The site’s challenges include the impacts of climate-induced coastal inundation but go far beyond them as well, to practical considerations about how people access and experience the memorial and foundational questions about its political meaning. For the preservationists, the goal is to keep the memorial in good working order while enhancing its presence in the symbolically rich landscape of the National Mall. “The driving question is how we want this memorial to work in 20 years,” says Lester, managing director at PRCP.
Mason, a professor of historic preservation at Weitzman who has worked with the National Park Service for more than 20 years, and his team have completed cultural landscape projects for other high-profile sites like the Lincoln Memorial. They have also helped plan for the care and maintenance of lesser-known sites that represent irreplaceable cultural heritage. With Boone, they produced an award-winning cultural landscape report for Lewis Mountain, a segregated site for Black campers in Shenandoah National Park. Like Lewis Mountain, the MLK project aligns the work of two of Weitzman’s research initiatives within the Preservation Research Collaborative: the Urban Heritage Project and the Center for the Preservation of Civil Rights Sites. While the NPS is required to periodically plan for the care and improvement of its resources, the MLK Memorial project is unique in that it’s tied to specific environmental concerns around one of the newest memorials in the nation’s capital.
“I was actually kind of surprised when [NPS] brought this project up because the memorial’s so young,” Boone says. “It reinforced the impact of the risks from flood damage.”
Boone, who authored a critique of the memorial in Landscape Architecture Magazine in 2024, has observed that there are few places to sit or be still on the site. A memorial bookstore is sited across West Basin Drive from the memorial itself, creating dangerous conditions for pedestrians. King’s words, the source of his renown, are inscribed on the memorial’s granite walls but nowhere heard aloud. Moreover, the memorial emphasizes King’s “I Have A Dream” speech during the March on Washington for Jobs and Freedom in 1963, but doesn’t engage much with King’s later, more radical political thought. “It’s the keep-it-moving memorial,” Boone says.
Kofi Boone (at left) and students from the Department of Landscape Architecture and Environmental Planning at NC State's College of Design joined Weitzman's Jakob Torkelson (third from left) and Molly Lester (second from right) on a site visit in November of 2025.
One of the goals of the report is to illuminate gaps between the site’s current conditions and the intentions of its original designers, led by ROMA Design Group. The team interviewed some of the designers and members of the original design jury to understand what Boone calls “gaps in the documentation” between the original proposal and the final as-built drawings. They also brought Weitzman preservation and city planning students to DC to conduct behavioral mapping and interview memorial visitors about their impressions of the space, which added depth to their understanding of its significance.
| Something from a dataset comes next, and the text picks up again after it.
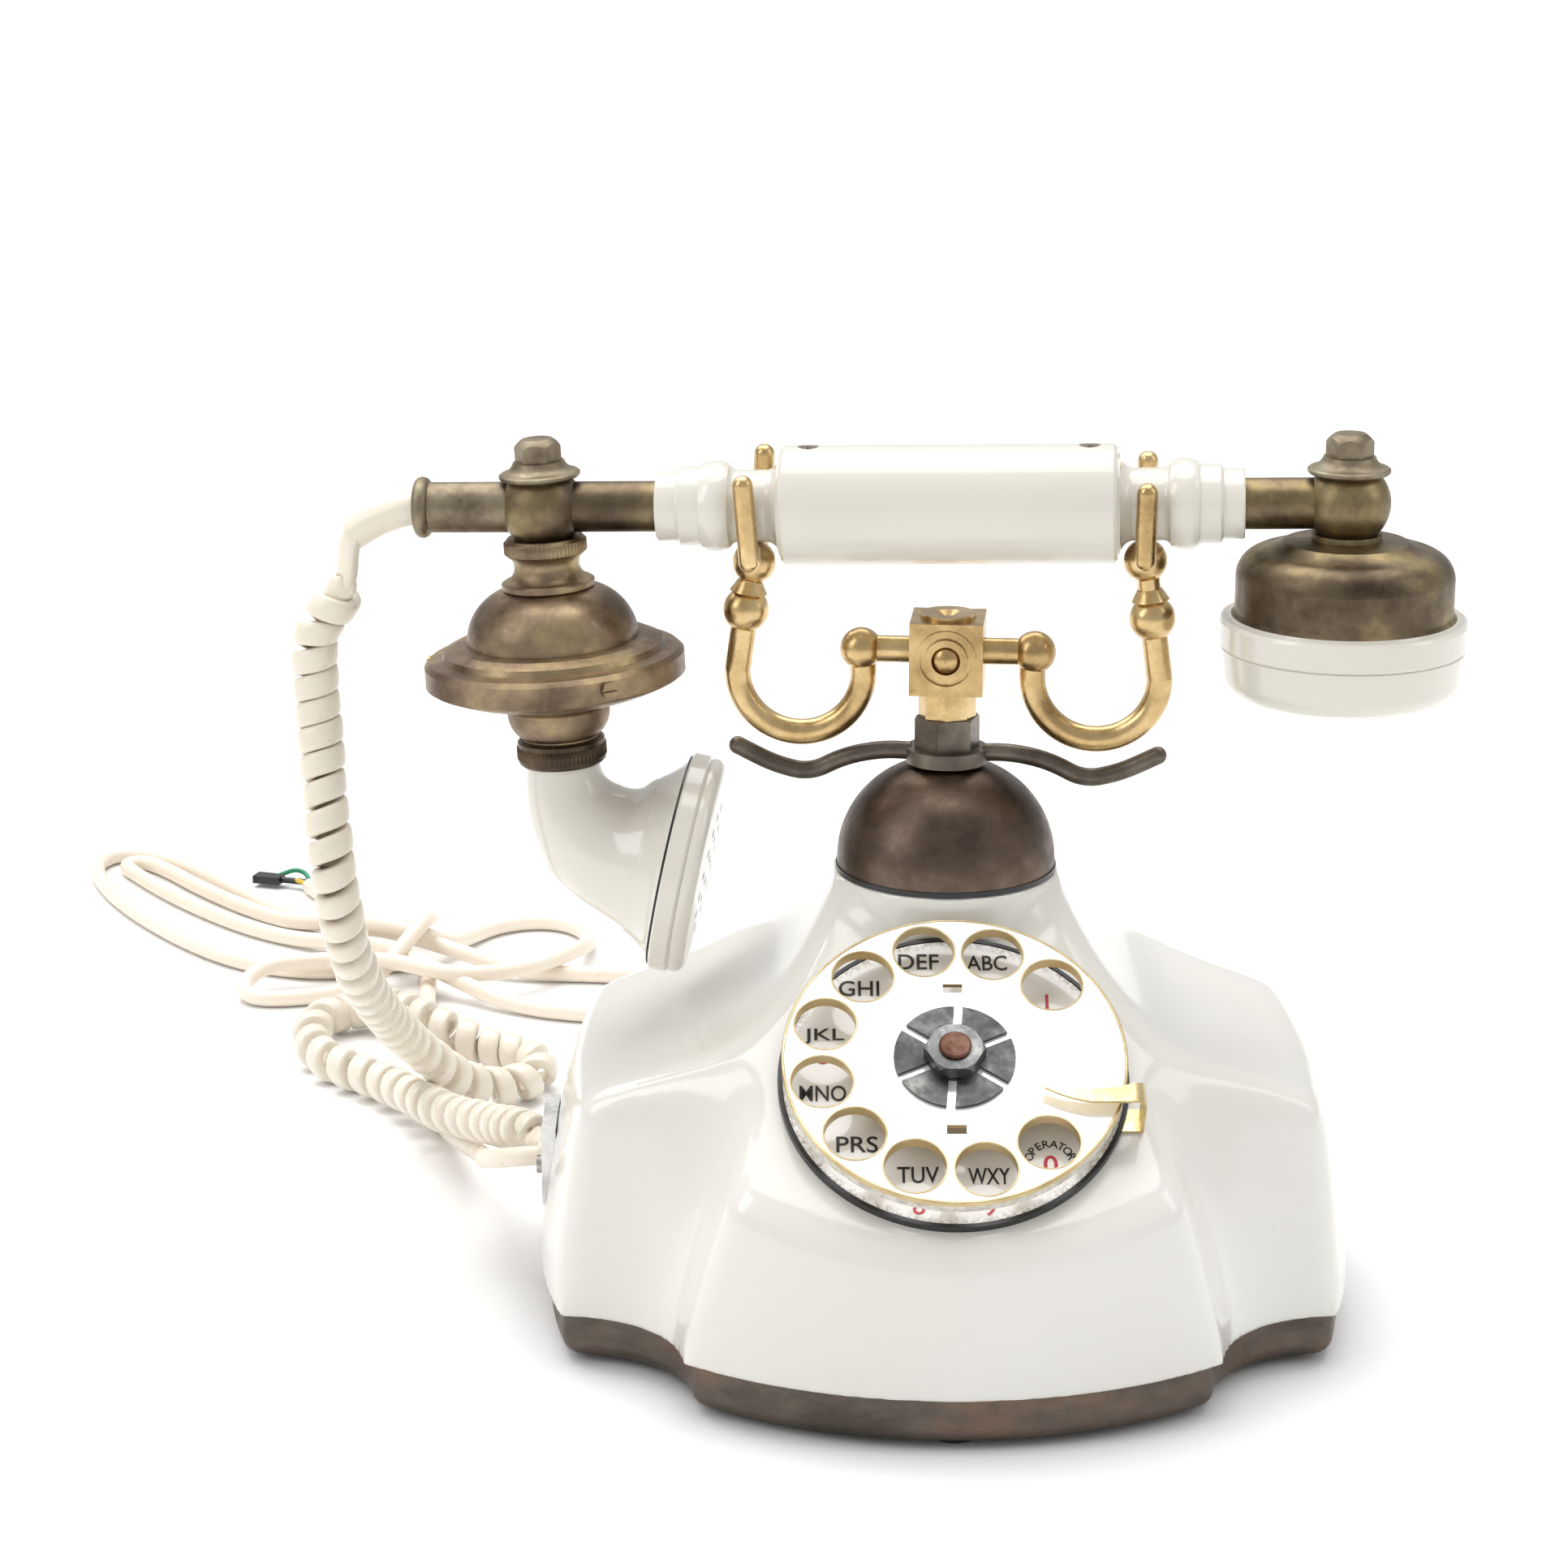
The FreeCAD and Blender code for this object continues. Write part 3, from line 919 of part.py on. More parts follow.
LINE_ROUTE = [
    (-89.3, -3, 35.5), (-101.5, -3, 35.5), (-108.5, 6, 29.8), (-109.5, 21, 23), (-110.5, 36, 17),
    (-112.5, 53, 11.5),
    (-119, 76, 6.5), (-127, 100, 2.6), (-132, 122, 2.5), (-134.5, 142, 2.5), (-137, 175, 2.5), (-141, 208, 2.5),
    (-142, 232, 2.5)]
HANK_OUTLINE = [
    (-152, 211), (-120, 202), (-96, 190), (-52, 189), (-43, 199), (-44, 224), (-58, 233), (-90, 237), (-91, 262),
    (-97, 279), (-110, 288), (-127, 285), (-138, 273), (-148, 264), (-158, 278), (-174, 302), (-181, 322),
    (-189, 321), (-189, 304), (-184, 294), (-191, 296), (-205, 315), (-221, 339), (-238, 357), (-254, 360),
    (-262, 343), (-259, 324), (-247, 296), (-229, 267), (-209, 243), (-198, 236), (-199, 214), (-191, 203),
    (-180, 207), (-168, 214)]
SLEEVE_ROUTE = [(-117.4, 0, 0), (-125.5, 0, -0.2), (-132.6, 0, -2.6), (-138.6, 0, -6.2)]
hank_ring = [Vector(x, y, 0) for x, y in HANK_OUTLINE]
hank = Part.Face(Part.makePolygon(hank_ring + hank_ring[:1])).extrude(Vector(0, 0, 10.5))
routes = {"curly_cord": (CURLY_ROUTE, size("curl_diameter") / 2),
          "line_cord": (LINE_ROUTE, size("line_diameter") / 2)}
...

The bookstore space in particular invites opportunities for new interpretive elements, including potential interactive audiovisual features, Boone says. Other features of the site demand attention for basic upkeep. The Weitzman team is developing recommendations for clearing drainage areas to prevent standing water, cleaning the biogrowth on lighting, and replacing individual trees as part of a broader effort to diversify the plantlife at the memorial. All the recommendations are made with a sensitivity to the MLK Memorial’s relationship to other memorials on the National Mall (Dr. King stands quite literally between Jefferson and Lincoln), to the visitors’ experience of the space, and to the original prompt for the design competition, which was to commemorate “The man, the message, and the movement.”
“The National Park Service was given a new memorial without a guidebook for how to manage or maintain it,” Torkelson says. “Our job as preservationists, designers, and landscape architects, is to come in and say, ‘This is how’.”